2、Stop the libvirtd by the command: service libvirtd stop.
3、Kill the qemu process related to the vm, and make the vm's status file left over.
4、Start libvirtd.
After starting the libvirtd service, we find that the vm has been lost by libvirtd with
command"virsh list --all".
What we expect is that the vm is shown with shutoff status, should we?
The reason for the problem is that:
During libvirtd startup, it first loads status files of vms under the path
/var/run/libvirt/qemu, creates virDomainObj for each vm and adds it to
driver->domains list.
Then it creates a thread to connect related qemu process for each virDomainObj in the
domains list.Because the qemu process has been killed, so connecting to
qemu will be failed. When connecting to qemu failed, connection-thread will do the
follows:
1、Check if vm->persistent is 1.
2、If vm->persistent is not 1, then qemuDomainRemoveInactive() is called to remove the
virDomainObj.
3、Then the following calling sequence will occur:qemuDomainRemoveInactive()

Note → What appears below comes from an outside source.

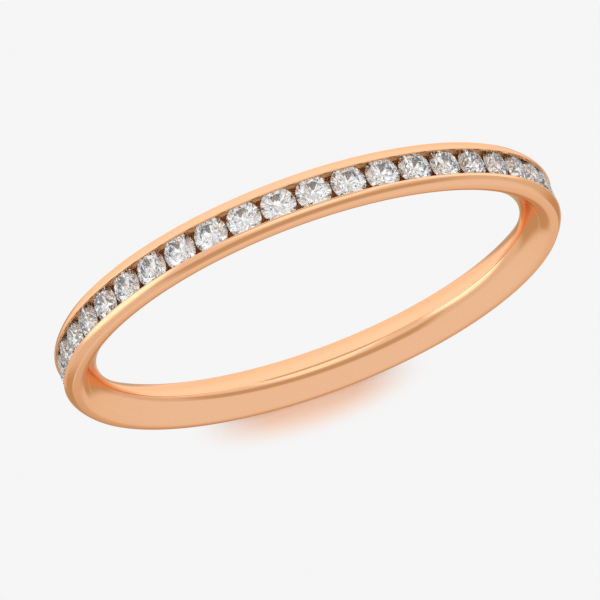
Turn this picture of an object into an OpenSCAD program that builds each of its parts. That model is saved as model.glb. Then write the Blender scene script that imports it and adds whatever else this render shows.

-->virDomainObjListRemove()-->virHashRemoveEntry(). Around virHashRemoveEntry(),
domlist and dom will be locked and unlocked sequencely.
The problem of the above steps is that vm->persistent maybe has been set to 1 by
libvirtd main-thread when connection-thread calling virHashRemoveEntry() to
remove the dom. That is a persistent virDomainObj is removed during libvirtd startup.
Two ways can resolve the above problem:
1、expending the range of locking virDomainObj and virDomainObjList, lock the object of
virDomainObj and virDomainObjList in connection-thread before checking vm->persistent.
2、checking vm->persistent again before calling virHashRemoveEntry().
Do you think it is a problem described above and which way listed above is more suitable
to resolve the problem, or is there any other better idea? Any suggestions?
Best Regards,
-WangYufei